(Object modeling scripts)
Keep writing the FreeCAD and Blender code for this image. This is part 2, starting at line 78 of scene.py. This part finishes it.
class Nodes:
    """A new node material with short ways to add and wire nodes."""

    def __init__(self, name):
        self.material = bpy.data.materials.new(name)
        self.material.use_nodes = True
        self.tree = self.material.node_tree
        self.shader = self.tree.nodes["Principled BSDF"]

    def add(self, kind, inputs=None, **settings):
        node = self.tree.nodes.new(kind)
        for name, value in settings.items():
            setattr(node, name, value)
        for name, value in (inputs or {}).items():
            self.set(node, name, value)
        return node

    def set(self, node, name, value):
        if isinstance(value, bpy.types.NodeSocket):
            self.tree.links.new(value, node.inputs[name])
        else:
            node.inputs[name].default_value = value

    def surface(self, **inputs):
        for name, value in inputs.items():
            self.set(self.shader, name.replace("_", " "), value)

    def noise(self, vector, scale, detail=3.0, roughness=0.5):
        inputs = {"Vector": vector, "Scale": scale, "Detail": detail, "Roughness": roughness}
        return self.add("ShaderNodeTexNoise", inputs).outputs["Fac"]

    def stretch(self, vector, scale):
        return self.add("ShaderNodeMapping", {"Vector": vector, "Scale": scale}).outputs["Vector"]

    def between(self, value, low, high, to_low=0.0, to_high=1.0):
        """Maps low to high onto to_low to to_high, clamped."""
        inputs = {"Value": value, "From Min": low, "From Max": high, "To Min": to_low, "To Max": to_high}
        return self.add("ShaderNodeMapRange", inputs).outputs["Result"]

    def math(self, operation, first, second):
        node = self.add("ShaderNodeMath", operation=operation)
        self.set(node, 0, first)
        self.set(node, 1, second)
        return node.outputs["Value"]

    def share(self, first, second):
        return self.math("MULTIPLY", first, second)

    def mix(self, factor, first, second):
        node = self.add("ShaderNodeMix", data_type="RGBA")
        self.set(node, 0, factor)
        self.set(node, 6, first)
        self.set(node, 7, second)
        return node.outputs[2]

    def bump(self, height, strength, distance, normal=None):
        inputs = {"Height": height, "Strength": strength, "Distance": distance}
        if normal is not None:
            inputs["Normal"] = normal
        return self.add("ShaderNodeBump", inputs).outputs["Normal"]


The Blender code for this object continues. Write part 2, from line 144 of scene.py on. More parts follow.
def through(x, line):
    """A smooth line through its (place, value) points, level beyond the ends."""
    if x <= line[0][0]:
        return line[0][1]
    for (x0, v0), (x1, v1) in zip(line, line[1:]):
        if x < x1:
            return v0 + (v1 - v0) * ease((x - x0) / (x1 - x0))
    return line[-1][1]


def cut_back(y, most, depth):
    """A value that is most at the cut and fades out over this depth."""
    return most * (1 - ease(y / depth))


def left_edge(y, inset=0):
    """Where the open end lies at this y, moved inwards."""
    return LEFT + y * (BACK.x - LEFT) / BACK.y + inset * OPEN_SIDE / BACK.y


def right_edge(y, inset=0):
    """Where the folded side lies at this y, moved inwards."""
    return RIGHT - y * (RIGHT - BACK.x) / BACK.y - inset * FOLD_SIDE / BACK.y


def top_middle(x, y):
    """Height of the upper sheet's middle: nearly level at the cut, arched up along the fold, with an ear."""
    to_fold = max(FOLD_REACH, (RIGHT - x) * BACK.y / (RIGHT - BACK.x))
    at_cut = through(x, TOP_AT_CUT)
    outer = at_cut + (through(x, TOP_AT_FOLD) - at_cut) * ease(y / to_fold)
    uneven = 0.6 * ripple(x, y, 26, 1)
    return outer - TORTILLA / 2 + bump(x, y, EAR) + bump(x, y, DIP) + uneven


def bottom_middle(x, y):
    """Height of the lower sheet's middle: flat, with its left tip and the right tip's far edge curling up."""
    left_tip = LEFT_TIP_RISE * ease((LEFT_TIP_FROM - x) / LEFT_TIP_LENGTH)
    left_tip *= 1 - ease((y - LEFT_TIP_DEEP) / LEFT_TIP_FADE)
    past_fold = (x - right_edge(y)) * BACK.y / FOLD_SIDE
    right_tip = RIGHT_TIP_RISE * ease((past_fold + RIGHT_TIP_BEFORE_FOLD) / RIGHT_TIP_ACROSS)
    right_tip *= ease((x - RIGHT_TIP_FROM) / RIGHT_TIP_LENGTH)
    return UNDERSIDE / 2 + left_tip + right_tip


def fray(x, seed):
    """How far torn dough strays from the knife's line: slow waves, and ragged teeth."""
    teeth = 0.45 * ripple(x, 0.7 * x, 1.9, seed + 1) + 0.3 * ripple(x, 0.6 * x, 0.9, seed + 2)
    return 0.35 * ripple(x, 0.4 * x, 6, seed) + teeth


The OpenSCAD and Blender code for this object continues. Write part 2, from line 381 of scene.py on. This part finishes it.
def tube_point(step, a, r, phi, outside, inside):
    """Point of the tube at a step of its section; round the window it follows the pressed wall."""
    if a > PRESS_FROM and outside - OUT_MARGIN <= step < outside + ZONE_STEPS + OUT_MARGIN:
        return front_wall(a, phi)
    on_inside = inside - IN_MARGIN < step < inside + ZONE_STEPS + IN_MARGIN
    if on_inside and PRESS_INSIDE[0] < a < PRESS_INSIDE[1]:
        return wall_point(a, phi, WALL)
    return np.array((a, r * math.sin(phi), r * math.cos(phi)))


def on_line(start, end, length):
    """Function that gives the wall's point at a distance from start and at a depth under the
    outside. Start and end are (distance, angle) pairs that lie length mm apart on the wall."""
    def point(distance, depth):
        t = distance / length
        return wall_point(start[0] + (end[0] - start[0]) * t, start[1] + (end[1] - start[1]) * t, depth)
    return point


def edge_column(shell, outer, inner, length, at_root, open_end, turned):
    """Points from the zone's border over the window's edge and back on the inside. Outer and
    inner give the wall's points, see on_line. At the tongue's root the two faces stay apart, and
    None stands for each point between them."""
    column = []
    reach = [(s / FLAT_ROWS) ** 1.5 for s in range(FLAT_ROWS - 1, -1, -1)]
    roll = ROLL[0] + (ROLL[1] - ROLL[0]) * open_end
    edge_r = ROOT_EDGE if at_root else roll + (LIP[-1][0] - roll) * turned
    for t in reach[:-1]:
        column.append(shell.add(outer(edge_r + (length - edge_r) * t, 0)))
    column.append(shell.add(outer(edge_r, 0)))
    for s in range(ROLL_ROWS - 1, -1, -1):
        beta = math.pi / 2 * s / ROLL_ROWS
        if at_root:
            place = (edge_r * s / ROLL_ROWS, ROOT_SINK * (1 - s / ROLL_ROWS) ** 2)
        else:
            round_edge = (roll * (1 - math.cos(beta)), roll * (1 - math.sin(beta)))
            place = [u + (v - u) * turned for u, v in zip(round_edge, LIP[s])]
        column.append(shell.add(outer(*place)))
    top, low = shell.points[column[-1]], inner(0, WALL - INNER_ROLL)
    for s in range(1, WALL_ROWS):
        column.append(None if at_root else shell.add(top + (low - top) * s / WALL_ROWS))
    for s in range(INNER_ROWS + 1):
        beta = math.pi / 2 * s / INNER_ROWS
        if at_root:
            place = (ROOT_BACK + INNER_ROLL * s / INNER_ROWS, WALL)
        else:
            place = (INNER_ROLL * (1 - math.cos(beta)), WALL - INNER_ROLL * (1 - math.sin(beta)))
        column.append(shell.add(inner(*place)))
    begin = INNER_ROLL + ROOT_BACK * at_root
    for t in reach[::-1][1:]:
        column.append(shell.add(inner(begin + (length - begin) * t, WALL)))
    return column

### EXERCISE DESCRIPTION
Transcribe the material exactly as it reads.

### ANSWER TO THE EXERCISE
Keep writing the FreeCAD and Blender code for this image. This is part 2, starting at line 78 of scene.py. This part finishes it.
class Nodes:
    """A new node material with short ways to add and wire nodes."""

    def __init__(self, name):
        self.material = bpy.data.materials.new(name)
        self.material.use_nodes = True
        self.tree = self.material.node_tree
        self.shader = self.tree.nodes["Principled BSDF"]

    def add(self, kind, inputs=None, **settings):
        node = self.tree.nodes.new(kind)
        for name, value in settings.items():
            setattr(node, name, value)
        for name, value in (inputs or {}).items():
            self.set(node, name, value)
        return node

    def set(self, node, name, value):
        if isinstance(value, bpy.types.NodeSocket):
            self.tree.links.new(value, node.inputs[name])
        else:
            node.inputs[name].default_value = value

    def surface(self, **inputs):
        for name, value in inputs.items():
            self.set(self.shader, name.replace("_", " "), value)

    def noise(self, vector, scale, detail=3.0, roughness=0.5):
        inputs = {"Vector": vector, "Scale": scale, "Detail": detail, "Roughness": roughness}
        return self.add("ShaderNodeTexNoise", inputs).outputs["Fac"]

    def stretch(self, vector, scale):
        return self.add("ShaderNodeMapping", {"Vector": vector, "Scale": scale}).outputs["Vector"]

    def between(self, value, low, high, to_low=0.0, to_high=1.0):
        """Maps low to high onto to_low to to_high, clamped."""
        inputs = {"Value": value, "From Min": low, "From Max": high, "To Min": to_low, "To Max": to_high}
        return self.add("ShaderNodeMapRange", inputs).outputs["Result"]

    def math(self, operation, first, second):
        node = self.add("ShaderNodeMath", operation=operation)
        self.set(node, 0, first)
        self.set(node, 1, second)
        return node.outputs["Value"]

    def share(self, first, second):
        return self.math("MULTIPLY", first, second)

    def mix(self, factor, first, second):
        node = self.add("ShaderNodeMix", data_type="RGBA")
        self.set(node, 0, factor)
        self.set(node, 6, first)
        self.set(node, 7, second)
        return node.outputs[2]

    def bump(self, height, strength, distance, normal=None):
        inputs = {"Height": height, "Strength": strength, "Distance": distance}
        if normal is not None:
            inputs["Normal"] = normal
        return self.add("ShaderNodeBump", inputs).outputs["Normal"]


The Blender code for this object continues. Write part 2, from line 144 of scene.py on. More parts follow.
def through(x, line):
    """A smooth line through its (place, value) points, level beyond the ends."""
    if x <= line[0][0]:
        return line[0][1]
    for (x0, v0), (x1, v1) in zip(line, line[1:]):
        if x < x1:
            return v0 + (v1 - v0) * ease((x - x0) / (x1 - x0))
    return line[-1][1]


def cut_back(y, most, depth):
    """A value that is most at the cut and fades out over this depth."""
    return most * (1 - ease(y / depth))


def left_edge(y, inset=0):
    """Where the open end lies at this y, moved inwards."""
    return LEFT + y * (BACK.x - LEFT) / BACK.y + inset * OPEN_SIDE / BACK.y


def right_edge(y, inset=0):
    """Where the folded side lies at this y, moved inwards."""
    return RIGHT - y * (RIGHT - BACK.x) / BACK.y - inset * FOLD_SIDE / BACK.y


def top_middle(x, y):
    """Height of the upper sheet's middle: nearly level at the cut, arched up along the fold, with an ear."""
    to_fold = max(FOLD_REACH, (RIGHT - x) * BACK.y / (RIGHT - BACK.x))
    at_cut = through(x, TOP_AT_CUT)
    outer = at_cut + (through(x, TOP_AT_FOLD) - at_cut) * ease(y / to_fold)
    uneven = 0.6 * ripple(x, y, 26, 1)
    return outer - TORTILLA / 2 + bump(x, y, EAR) + bump(x, y, DIP) + uneven


def bottom_middle(x, y):
    """Height of the lower sheet's middle: flat, with its left tip and the right tip's far edge curling up."""
    left_tip = LEFT_TIP_RISE * ease((LEFT_TIP_FROM - x) / LEFT_TIP_LENGTH)
    left_tip *= 1 - ease((y - LEFT_TIP_DEEP) / LEFT_TIP_FADE)
    past_fold = (x - right_edge(y)) * BACK.y / FOLD_SIDE
    right_tip = RIGHT_TIP_RISE * ease((past_fold + RIGHT_TIP_BEFORE_FOLD) / RIGHT_TIP_ACROSS)
    right_tip *= ease((x - RIGHT_TIP_FROM) / RIGHT_TIP_LENGTH)
    return UNDERSIDE / 2 + left_tip + right_tip


def fray(x, seed):
    """How far torn dough strays from the knife's line: slow waves, and ragged teeth."""
    teeth = 0.45 * ripple(x, 0.7 * x, 1.9, seed + 1) + 0.3 * ripple(x, 0.6 * x, 0.9, seed + 2)
    return 0.35 * ripple(x, 0.4 * x, 6, seed) + teeth


The OpenSCAD and Blender code for this object continues. Write part 2, from line 381 of scene.py on. This part finishes it.
def tube_point(step, a, r, phi, outside, inside):
    """Point of the tube at a step of its section; round the window it follows the pressed wall."""
    if a > PRESS_FROM and outside - OUT_MARGIN <= step < outside + ZONE_STEPS + OUT_MARGIN:
        return front_wall(a, phi)
    on_inside = inside - IN_MARGIN < step < inside + ZONE_STEPS + IN_MARGIN
    if on_inside and PRESS_INSIDE[0] < a < PRESS_INSIDE[1]:
        return wall_point(a, phi, WALL)
    return np.array((a, r * math.sin(phi), r * math.cos(phi)))


def on_line(start, end, length):
    """Function that gives the wall's point at a distance from start and at a depth under the
    outside. Start and end are (distance, angle) pairs that lie length mm apart on the wall."""
    def point(distance, depth):
        t = distance / length
        return wall_point(start[0] + (end[0] - start[0]) * t, start[1] + (end[1] - start[1]) * t, depth)
    return point


def edge_column(shell, outer, inner, length, at_root, open_end, turned):
    """Points from the zone's border over the window's edge and back on the inside. Outer and
    inner give the wall's points, see on_line. At the tongue's root the two faces stay apart, and
    None stands for each point between them."""
    column = []
    reach = [(s / FLAT_ROWS) ** 1.5 for s in range(FLAT_ROWS - 1, -1, -1)]
    roll = ROLL[0] + (ROLL[1] - ROLL[0]) * open_end
    edge_r = ROOT_EDGE if at_root else roll + (LIP[-1][0] - roll) * turned
    for t in reach[:-1]:
        column.append(shell.add(outer(edge_r + (length - edge_r) * t, 0)))
    column.append(shell.add(outer(edge_r, 0)))
    for s in range(ROLL_ROWS - 1, -1, -1):
        beta = math.pi / 2 * s / ROLL_ROWS
        if at_root:
            place = (edge_r * s / ROLL_ROWS, ROOT_SINK * (1 - s / ROLL_ROWS) ** 2)
        else:
            round_edge = (roll * (1 - math.cos(beta)), roll * (1 - math.sin(beta)))
            place = [u + (v - u) * turned for u, v in zip(round_edge, LIP[s])]
        column.append(shell.add(outer(*place)))
    top, low = shell.points[column[-1]], inner(0, WALL - INNER_ROLL)
    for s in range(1, WALL_ROWS):
        column.append(None if at_root else shell.add(top + (low - top) * s / WALL_ROWS))
    for s in range(INNER_ROWS + 1):
        beta = math.pi / 2 * s / INNER_ROWS
        if at_root:
            place = (ROOT_BACK + INNER_ROLL * s / INNER_ROWS, WALL)
        else:
            place = (INNER_ROLL * (1 - math.cos(beta)), WALL - INNER_ROLL * (1 - math.sin(beta)))
        column.append(shell.add(inner(*place)))
    begin = INNER_ROLL + ROOT_BACK * at_root
    for t in reach[::-1][1:]:
        column.append(shell.add(inner(begin + (length - begin) * t, WALL)))
    return column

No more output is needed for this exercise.